In normal operation:

  • I have identified my primary Data Stashes, i.e. the places where I usually use my data (e.g. laptop disk, home server, cloud server etc.) I have recorded the Metadata for each of my Data Stashes in my Password Manager.
  • The Password Manager stores its data (i.e. the Metadata Stash) on my local disk (or some other place), in encrypted form.
  • Each of my Data Stashes is member of a Replica Set (e.g. simulated in the Password Manager using a folder) that has at least one other member. This other member is the Metadata for the Data Stash that contains the backup of my primary Data Stash. For example, if I notice that Data Stash “Living room PC” does not have a second member in its Replica Set, I will set up an automated backup scheme for it in which it backs up to an offsite location. This offsite location will be the second member of the Replica Set.
  • The Password Manager’s data (the Metadata Stash) is protected by two sets of credentials, the “Operational Credential” and the “Recovery Credential“. Either can be used to decrypt the Metadata.
  • The Operational Credential can be a password, as long as it is sufficiently complex so it cannot be brute forced. I use the Operational Credential on a day-to-day basis to access the Metadata managed by the Password Manager. This Operational Credential exists only in my head; it is never written down or shared with anybody. If I forget it, it is lost forever.
  • The Metadata Stash is regularly backed up to several other Metadata Stashes (i.e. I have a Metadata Replica Set with a sufficient number of members). These Metadata Stashes are located in places that are easily accessible, and that are unlikely to all die at the same time. There could be many copies: on public websites, even on IPFS. (For extra security, those other copies might not be accessible with the Operational Credential.)
  • The location of the Metadata Stashes is written down on a piece of paper. Copies of this piece of paper are distributed to the Stewards (see below).
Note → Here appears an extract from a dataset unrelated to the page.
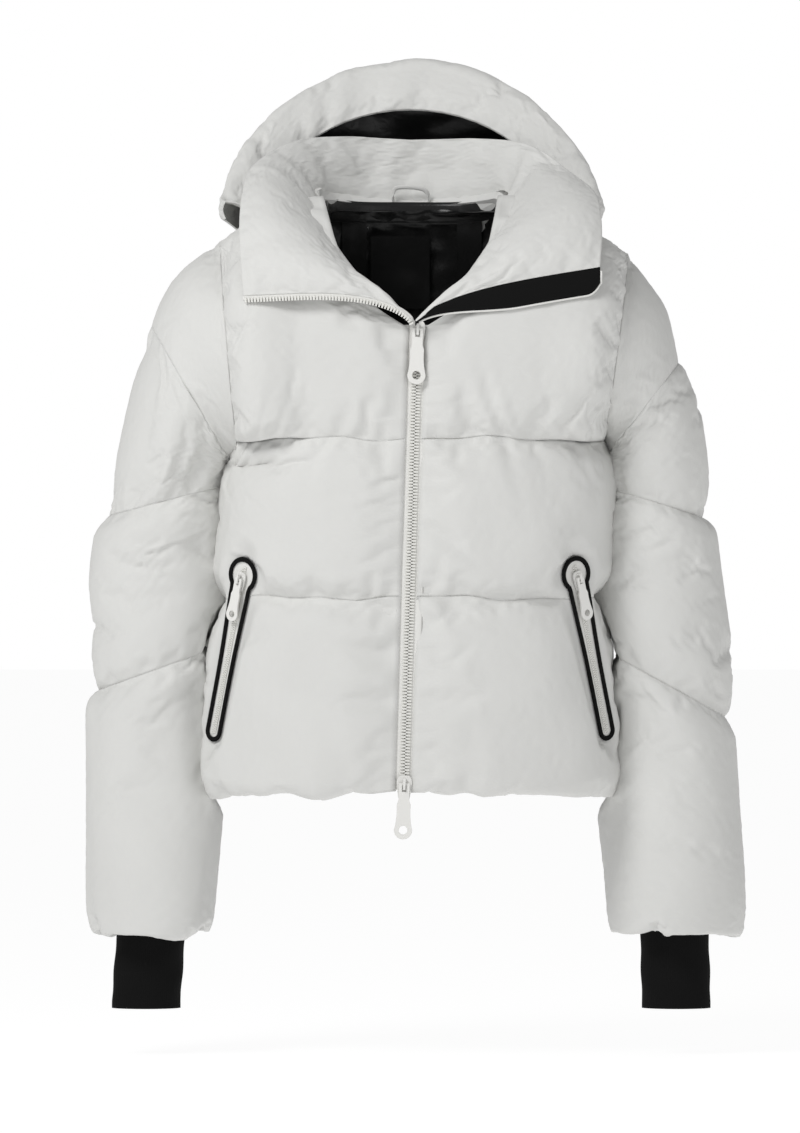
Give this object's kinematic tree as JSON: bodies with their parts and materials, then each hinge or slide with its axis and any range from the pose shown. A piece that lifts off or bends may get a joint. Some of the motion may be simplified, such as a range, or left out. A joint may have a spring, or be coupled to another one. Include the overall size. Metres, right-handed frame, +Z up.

Summary of regular operation: encrypt all your data, backup all your data, use a password manager to manage credentials and to capture your data inventory; distribute copies of the password manager’s database widely and let others know where the copies are.

Now for recovery case 1: I have lost everything, but I am not an amnesiac:

  • I buy a new laptop.
  • I download a copy of my (encrypted) Metadata. If I forgot all locations where the Metadata is stored, I ask one of the Stewards who will show me their piece of paper that has the locations.
  • I open the Metadata with the Password Manager, enter the Operational Password, and now know where all my backups are, what they were backups of (by looking which Data Stashes are in the same Replica Set) and restore the data to the new laptop and/or other machines.
  • When I’m done, I update the Metadata, and make sure the Metadata Stashes are updated as well.

But what if I’m an amnesiac? To support this, some extra setup is required first:

  • Before the calamity, I pick a set of N “Stewards“. A Steward is a friend who will do a few things for me when I ask, and somebody who I have trust in. The larger the number N, the more secure, but the more overhead there is when recovery is necessary. N should probably always be at least 3; 8 or 10 might be much better. If the different Stewards do not know each other, or at least not well, that might be an advantage.
  • I send a sheet of paper to each Steward. The sheet contains:
    • the set of locations of the Metadata Stashes
    • a fragment of the Recovery Credential
    • the name and contact information of some (but best not all) other Stewards. 1 or 2 might be best.
  • The fragment of the Recovery Credential is constructed by splitting the Recovery Credential into M fragments (see WikiPedia). M should be larger than 1, and less than N; depending on the choice of M, there is a tradeoff between security and possibility of failure due to a insufficient number of participants. So this is another number that can be chosen by the user based on their needs.

Now what if I’m hit by the bus, and I turn amnesiac?  This might be easier to explain if I’m out of commission, and a friend restores things for me:

  • The friend, if not one of the Stewards, asks around among other friends who might be a Steward.
  • Once a Steward is found, we know the location of the Metadata Stashes and can recover the Metadata from one of them.
  • Given a Steward, we ask them for other Stewards. They can refer to their sheet of paper to find others.
  • Once we have M Stewards, we bring their key fragments together to reconstitute the Recovery Credential.
  • Using the Recovery Credential, we can decrypt the content of the Metadata Stash, and recover the data from the remaining Data Stashes.

A similar process would be followed if I am fine but simply forgot my Operational Password. Sorry to bother you, Stewards, but well, that’s the price of security.

Obviously this scheme can be improved and also made more secure. For example:

  • Some of the necessary Metadata recording and management could be automated.
  • When signing up Stewards, they provide their public keys which will be distributed with their contact information on the other Stewards’ sheet of paper. That makes it harder for attackers to impersonate Stewards, although nothing particularly bad happens if somebody manages to.
  • When copying the Metadata Stash around, we also copy a digital signature of the Metadata Stash around that was created with my public key. My public key was previously distributed to the Stewards on their sheet of paper. That way, we can ensure that the Metadata Stash was created by me, and it’s harder for an attacker to “poison” the Metadata Stashes with false info and thus hinder recovery.
  • Instead of a piece of paper, the Stewards can manage the information using their Password Manager, in particular if they use Paradux as well.

Obviously, this also solves the problem of recovering any other password, and if I scan all important documents that I have (e.g. birth certificates, passports etc) and store them to a Data Stash, I can recover at least copies of all of those at the same time.

So. What do you think? Viable? Secure? Useful? Worth the overhead? I appreciate all comments!